Saturday, June 19, 2021

Apple Daily's still dominating the news in Hong Kong

The headlines of the front page of Apple Daily yesterday
(with the photos of its five arrested senior executives in between)
 
The front page of today's
Apple Daily
 
 
And not only did the staff of Apple Daily respond magnificently to the call of duty once more, so did Hong Kongers --  with many of them queueing from as early as late Thursday evening to buy that whose front page headlines announced that “National security police searched Apple, arrested five people, seized 44 news material hard disks” and, also -- this emblazoned in yellow -- "“we must press on”.  On a personal note: the first two news stands I went to look for a copy of Apple Daily yesterday had sold out earlier in the morning.  At the third new stand that I went to, one man in the line in front of me bought 10 copies of the newspaper, a woman five copies.  And I really did spot a number of neighborhood shops and restaurants offering up free copies of the newspaper to their customers -- today as well as yesterday.  
The stories gleaned from new reports, social media and personal experience about people's support for Apple Daily -- and, by extension, an independent local Hong Kong press -- have been largely heartening.  But there also has been at least one chilling report of a school teacher who bought 10 copies of the newspaper for his colleagues having been reported to his superiors for "bad motives" and subsequently being suspended from teaching for at least one day.
 
In addition, while three of the five senior executives arrested on Thursday morning were released on bail yesterday evening, Apple Daily editor-in-chief, Ryan Law, and Next Digital's chief executive, Cheung Kim-hung, have been charged with "collusion with foreign or external forces".  And although it's not unexpected, it still was sad to get confirmation earlier today that the duo have been denied bail -- with chief magistrate Victor So's rejection of their bail applications carrying the implication that they are guilty as charged since he reasoned that there was insufficient reason for the court to believe that the defendants would not "continue to endanger national security" (my emphasis).
 

 
For one thing, there is very much the sense that "once Apple Daily has been completely shut down, [the authorities] won't stop there.

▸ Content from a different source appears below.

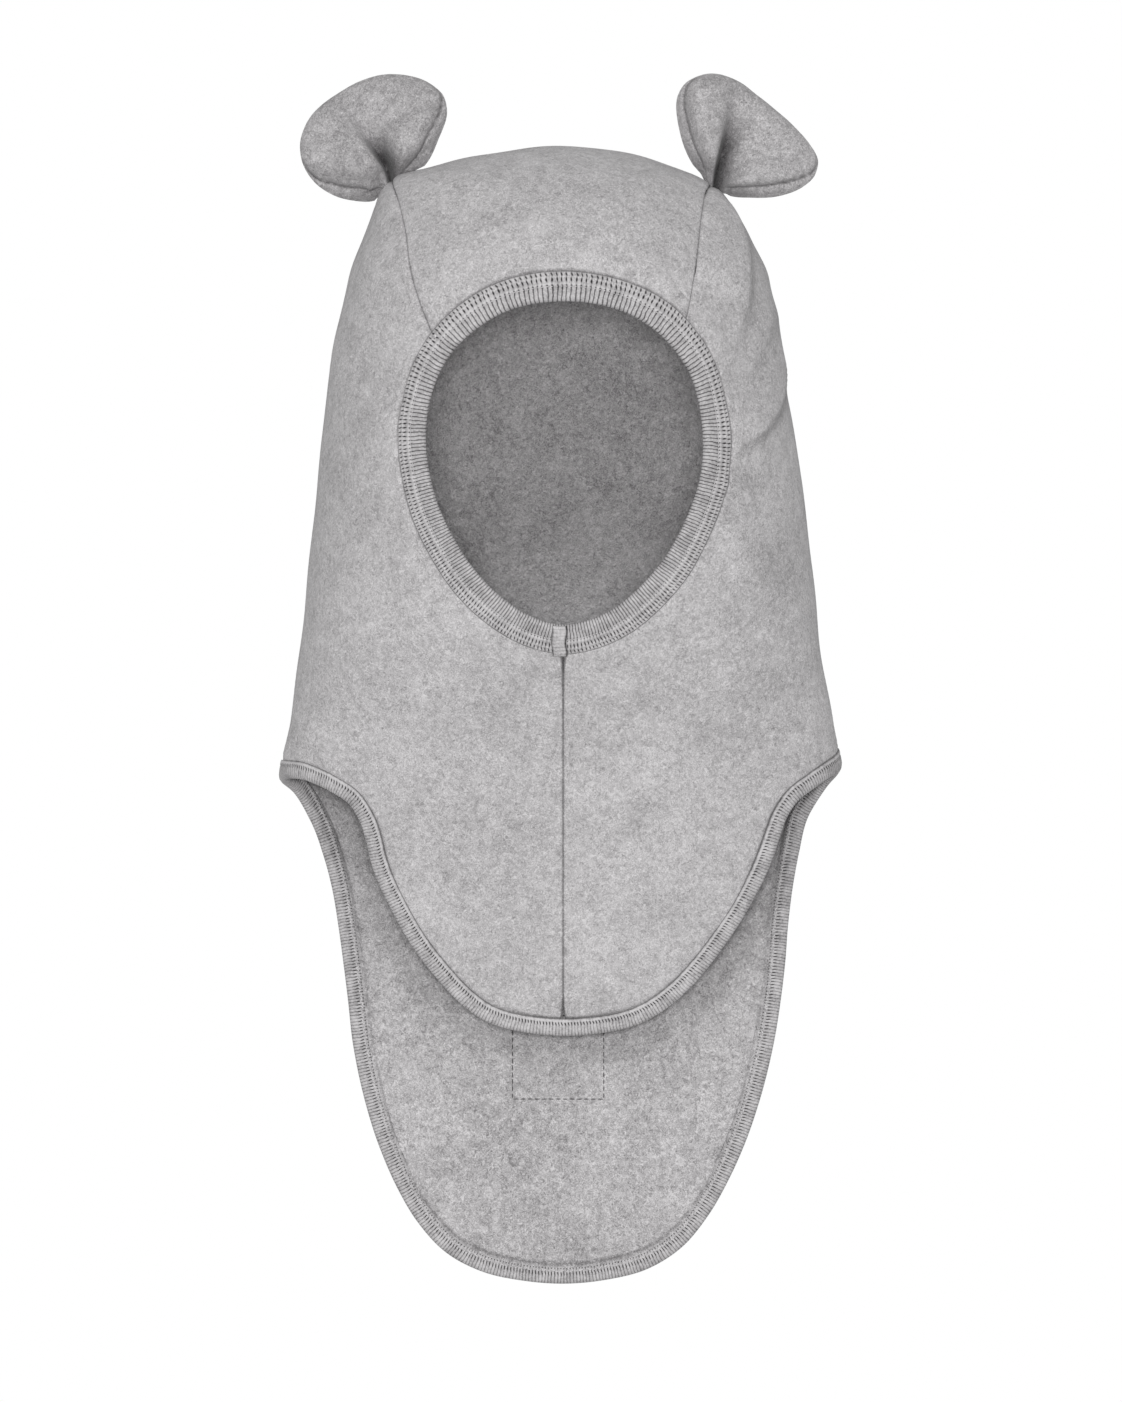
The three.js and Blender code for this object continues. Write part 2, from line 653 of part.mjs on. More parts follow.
// A crown seam: from the face binding to the ear, and from the ear to the corner of the hem.
function crownSeam(side, foot, corner) {
  const sign = signOf(side);
  const crest = crownChart.from(new THREE.Vector2(sign * EAR_AT[side], (Math.PI / 2) * LAP));
  const front = FRONT_SEAM.map((row) => clothAt(sign * row[side], row.z, "front"));
  const back = BACK_SEAM.map((row) => crownChart.from(new THREE.Vector2(sign * row[side], row.along)));
  const toEar = evenly(curveThrough([foot, ...front, crest]), DIVISIONS.frontSeam);
  const toCorner = evenly(curveThrough([crest, ...back, corner]), DIVISIONS.backSeam);
  const onCloth = (points) => points.map((p, k) => (k === 0 || k === points.length - 1 ? p : settle(p)));
  return { crest, front: onCloth(toEar), back: onCloth(toCorner) };
}
const seams = {
  left: crownSeam("left", crownRim[0], leftFrontHem[0]),
  right: crownSeam("right", crownRim[DIVISIONS.across], rightFrontHem[0]),
};

// ---------------------------------------------------------------- fleece panels

const joined = (...lists) => lists.flatMap((list, k) => (k ? list.slice(1) : list));

function crownBackPanel() {
  const left = joined(seams.left.front, seams.left.back, leftBibSide);
  const right = joined(seams.right.front, seams.right.back, rightBibSide);
  return panelGeometry(filled(crownChart, crownRim, bibBottom, left, right, RELAX_PASSES.crown));
}

// A side panel. Its grid starts at the crown seam on either side of the ear and ends along the lowest
// part of the front hem. One of its sides follows the back seam, the corner and the rest of the hem, and
// the other follows the face opening and the seam down the front bib.
function sidePanel(side) {
  const { across, earToFace } = DIVISIONS;
  const rim = side === "left" ? leftRim : rightRim;
  const hem = side === "left" ? leftFrontHem : rightFrontHem;
  const { back } = seams[side];
  const front = [...seams[side].front].reverse();
  const earToBack = across - earToFace;
  const hemAside = hem.length - 1 - across;
  const rows = back.length - 1 - earToBack + hemAside;
  const fallPieces = rows - (front.length - 1 - earToFace) - (rim.length - 1);
  const chin = rim[rim.length - 1];
  const low = hem[hem.length - 1];
  const bibSeam = Array.from({ length: fallPieces + 1 }, (_, k) => {
    if (k === 0) return chin;
    if (k === fallPieces) return low;
    return clothAt(0, THREE.MathUtils.lerp(chin.z, low.z, k / fallPieces), "front");
  });
  const top = joined(back.slice(0, earToBack + 1).reverse(), front.slice(0, earToFace + 1));
  const outer = joined(back.slice(earToBack), hem.slice(0, hemAside + 1));
  const inner = joined(front.slice(earToFace), rim, bibSeam);
  const chart = sideChart(signOf(side));
  return panelGeometry(filled(chart, top, hem.slice(hemAside), outer, inner, RELAX_PASSES.side));
}

// ---------------------------------------------------------------- rib bindings

// The outline of a binding: across is 0 at the edge of the fleece and 1 at the fold of the rib, and out
// is the distance from the middle of the fleece, as a share of half the binding's thickness.
const BINDING_OUTLINE = [
  { across: 0, out: -1 },
  { across: 0.55, out: -1 },
  { across: 0.86, out: -0.9 },
  { across: 1, out: -0.35 },
  { across: 1, out: 0.35 },
  { across: 0.86, out: 0.9 },
  { across: 0.55, out: 1 },
  { across: 0, out: 1 },
];
const BINDING_HALF = FLEECE / 2 + RIB;

function bindingGeometry(fold, rim, width) {
  const start = SEAM_GAP / width;
  const rings = fold.map((edge, k) =>
    BINDING_OUTLINE.map(({ across, out }) => {
      const p = settle(rim[k].clone().lerp(edge, THREE.MathUtils.lerp(start, 1, across)));
      return raised(p, out * BINDING_HALF - FLEECE / 2);
    }),
  );
  return bandGeometry(rings);
}

// The short seam that joins the ends of the face binding, a flat strip over it below the chin.
const JOIN = { width: 5, length: 9.6, thick: 0.7, x: -1.2 };
function bindingJoinGeometry() {
  const low = OPENING.z - OPENING.bottom.height;
  const across = [-0.5, 0, 0.5];
  const down = [0.04, 0.35, 0.65, 1];
  const grid = down.map((share) =>
    across.map((place) => clothAt(JOIN.x + place * JOIN.width, low - share * JOIN.length, "front")),
  );
  const layer = (distance) =>
    grid.map((row) => row.map((p) => raised(p, RIB + SEAM_GAP + distance)));
  return wallGeometry(layer(JOIN.thick), layer(0));
}

// ---------------------------------------------------------------- ears

// The outside of the hood, a little proud, as one closed solid that the ears are trimmed to. levels are
// the heights of its rings.
const ENVELOPE = { proud: 0.6, around: 48, levels: [-1, -4, -8, -13, -20, -30, -45, -65, -90] };
function hoodEnvelope() {
  const { proud, around, levels } = ENVELOPE;
  const ring = (z) =>
    Array.from({ length: around }, (_, k) => {
      const turn = (2 * Math.PI * k) / around;
      const direction = new THREE.Vector3(Math.cos(turn), Math.sin(turn), 0);
      return raised(shoot(new THREE.Vector3(0, 0, z), direction), proud);
    });
  const rings = levels.map(ring);
  const top = rings.length * around;
  const bottom = top + 1;
  const points = [
    ...rings.flat(),
    new THREE.Vector3(0, 0, CROWN_TOP + proud),
    new THREE.Vector3(0, 0, levels[levels.length - 1]),
  ];
  const lowest = top - around;
  const triangles = [];
  for (let k = 0; k < around; k += 1) {
    const next = (k + 1) % around;
    triangles.push([top, k, next]);
    for (let j = 0; j < lowest; j += around)
      triangles.push(...quad(j + k, j + around + k, j + around + next, j + next));
    triangles.push([bottom, lowest + next, lowest + k]);
  }
  return closedGeometry(points, triangles);
}

function toManifold(geometry) {
  const bare = geometry.clone();
  bare.deleteAttribute("normal");
  bare.deleteAttribute("uv");
  const merged = mergeVertices(bare, MERGE_DISTANCE);
  return new wasm.Manifold(
    new wasm.Mesh({
      numProp: 3,
      vertProperties: new Float32Array(merged.attributes.position.array),
      triVerts: new Uint32Array(merged.index.array),
    }),
  );
}

function toGeometry(solid) {
  const mesh = solid.getMesh();
  const geometry = new THREE.BufferGeometry();
  geometry.setAttribute("position", new THREE.BufferAttribute(mesh.vertProperties.slice(), 3));
  geometry.setIndex(new THREE.BufferAttribute(mesh.triVerts.slice(), 1));
  geometry.computeVertexNormals();
  return geometry;
}

// The middle of an ear, between its two layers, as a function of a ray's angle and the distance along it.
function earMiddle(side) {
  const rows = EARS[side];
  const [reach, near, far] = ["reach", "near", "far"].map((column) =>
    smoothColumn(rows, (row) => row.angle, column),
  );
  const sign = signOf(side);
  const point = (angle, distance) => {
    const turn = THREE.MathUtils.degToRad(angle);
    const rise = Math.min(distance / EAR.near, 1);
    const out = Math.max(distance - EAR.near, 0) / Math.max(reach(angle) - EAR.near, 1);
    const forward = near(angle) * rise + (far(angle) - near(angle)) * Math.min(out, 1);
    const stem = EAR_STEM.drop * Math.max(1 - distance / EAR_STEM.from, 0) ** 2;
    return new THREE.Vector3(sign * distance * Math.sin(turn), -forward, distance * Math.cos(turn) - stem);
  };
  return { reach, point, first: rows[0].angle, last: rows[rows.length - 1].angle };
}

// One layer of an ear. facing is -1 for the front layer and 1 for the back one. The layers part forwards
// and backwards only, so they never cross, however steep the sides of the valley are.
function earLayer(side, facing) {
  const middle = earMiddle(side);
  const { rays, steps } = EAR_DIVISIONS;
  const stations = facing < 0 ? steps : steps + 1;
  const pointAt = (j, i, share) => {
    const across = i / rays;
    const along = Math.min(j / steps, 1);
    const angle = THREE.MathUtils.lerp(middle.first, middle.last, across);
    const seam = middle.reach(angle) - EAR.rim;
    const distance = j > steps ? seam + EAR.rim : THREE.MathUtils.lerp(EAR.root, seam, along);
    const swell = Math.sin(Math.PI * across) * Math.sin(Math.PI * along);
    const thick = (EAR.thin + EAR.puff * swell) * Math.min(1, EAR.gather * distance);
    const p = middle.point(angle, distance);
    p.y += facing * (EAR.part + thick * share);
    return p;
  };
  const grid = (share) =>
    Array.from({ length: stations + 1 }, (_, j) =>
      Array.from({ length: rays + 1 }, (__, i) => pointAt(j, i, share)),
    );
  return wallGeometry(grid(1), grid(0));
}

// Places an ear in its crown seam and trims it to the hood.
function earGeometry(side, facing, envelope) {
  const { crest } = seams[side];
  const layer = earLayer(side, facing).translate(crest.x, crest.y, crest.z - EAR_STEM.sink);
  return toGeometry(toManifold(layer).subtract(envelope));
}

// ---------------------------------------------------------------- the hat

const cloth = (color, roughness) =>
  new THREE.MeshStandardMaterial({ color, roughness, metalness: 0, side: THREE.FrontSide });
const fleece = cloth("#b8b6b7", 1);
const rib = cloth("#b3b1b2", 0.95);

const hat = new THREE.Group();
function add(name, geometry, material) {
  const mesh = new THREE.Mesh(geometry, material);
  mesh.name = name;
  hat.add(mesh);
}

add("crown_back_panel", crownBackPanel(), fleece);
add("side_panel_left", sidePanel("left"), fleece);
add("side_panel_right", sidePanel("right"), fleece);
add("face_binding", bindingGeometry(openingFold, openingRim, FACE_BINDING), rib);
add("face_binding_join", bindingJoinGeometry(), rib);
add("hem_binding", bindingGeometry(hemFold, hemRim, HEM_BINDING), rib);

const envelope = toManifold(hoodEnvelope());
for (const side of ["left", "right"]) {
  add(`ear_${side}_front`, earGeometry(side, -1, envelope), fleece);
  add(`ear_${side}_back`, earGeometry(side, 1, envelope), fleece);
}

export default hat;
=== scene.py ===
# %% [markdown]
# # A baby balaclava of wool fleece, with two padded ears
#
# The hat is sewn from brushed wool fleece: one piece runs over the crown, down the nape and into the back
# bib, and two side pieces cover the cheeks and meet in a seam down the front bib. Rib knit binds the face
# opening and the hem, and a padded ear stands in each crown seam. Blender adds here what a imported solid
# can't hold: soft folds, seams that draw the cloth in, ribs, stitches, round ears and the fuzz of the wool.

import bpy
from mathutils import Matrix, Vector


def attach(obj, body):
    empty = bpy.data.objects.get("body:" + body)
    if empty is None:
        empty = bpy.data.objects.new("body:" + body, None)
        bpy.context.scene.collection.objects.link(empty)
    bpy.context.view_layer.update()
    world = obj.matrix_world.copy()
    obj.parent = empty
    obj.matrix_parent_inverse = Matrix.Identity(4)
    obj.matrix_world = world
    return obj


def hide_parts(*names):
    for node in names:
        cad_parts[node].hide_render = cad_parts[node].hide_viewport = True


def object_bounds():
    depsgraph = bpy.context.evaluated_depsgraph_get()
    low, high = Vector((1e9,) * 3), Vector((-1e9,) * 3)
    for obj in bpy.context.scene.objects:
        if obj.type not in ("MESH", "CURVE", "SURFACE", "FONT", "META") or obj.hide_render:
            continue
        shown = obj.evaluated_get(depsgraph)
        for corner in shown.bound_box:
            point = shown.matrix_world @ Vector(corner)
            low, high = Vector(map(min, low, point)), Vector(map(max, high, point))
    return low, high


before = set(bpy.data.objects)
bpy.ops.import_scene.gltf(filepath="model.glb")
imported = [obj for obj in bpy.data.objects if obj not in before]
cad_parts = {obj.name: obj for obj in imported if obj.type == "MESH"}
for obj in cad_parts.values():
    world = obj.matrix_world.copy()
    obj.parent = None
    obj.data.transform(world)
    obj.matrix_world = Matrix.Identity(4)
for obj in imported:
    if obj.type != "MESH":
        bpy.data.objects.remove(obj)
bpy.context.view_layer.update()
print("nodes in the frame:", ", ".join(sorted(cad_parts)))

# %% [markdown]
# ## Tools
#
# bmesh makes the meshes and numpy works on all points of a mesh at once. The hat is worked out in
# millimetres, as a pattern cutter would, and is turned to metres only where a mesh is written.

# %% Libraries and units
import math

import bmesh
import bpy
import numpy as np
from mathutils import Vector

MM = 0.001


def unit(v):
    """Vectors of length 1 in the same directions."""
    return v / np.maximum(np.linalg.norm(v, axis=-1, keepdims=True), 1e-12)


def table(columns, *rows):
    """Rows of numbers under named columns."""
    return [dict(zip(columns.split(), row)) for row in rows]


# %% [markdown]
# ## The camera and the light
#
# A flat product view is taken straight from the front with a long lens, which hardly narrows what is
# further away. The hat is lit as in a white studio: a bright surround gives soft light from everywhere, and
# a lamp in front adds the light that reaches through the face opening to the back of the hood. A weaker
# one from the left brings out the folds, and one in front and above casts the shadow of the front bib on
# the back bib. All three are large enough for soft edges.

# %% Camera
VIEW_HEIGHT = 467.3  # what the picture takes in, from top to bottom, where the hat is
VIEW_CENTRE = (-0.7, -182.7)
DISTANCE = 6000.0
camera = bpy.data.objects.new("camera", bpy.data.cameras.new("camera"))
camera.data.lens = camera.data.sensor_width * DISTANCE / VIEW_HEIGHT
camera.data.clip_end = 50
camera.location = Vector((VIEW_CENTRE[0], -DISTANCE, VIEW_CENTRE[1])) * MM
camera.rotation_euler = (math.pi / 2, 0, 0)
bpy.context.collection.objects.link(camera)
bpy.context.scene.camera = camera
print(f"lens {camera.data.lens:.0f} mm at {DISTANCE * MM:.1f} m")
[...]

They'll just move on to the next one down the list."  And while press freedom and freedom of speech are things we consider important and have been harping about -- not least because they are supposedly enshrined in Article 27 of the Basic Law -- it is becoming clearer and clearer that we also have to worry about the loss of freedom of information in Hong Kong.  Because, without the likes of Apple Daily, "Within 1 or 2 years we will be on par with the mainland. No genuinely independent local media & a firewall around the internet including foreign media."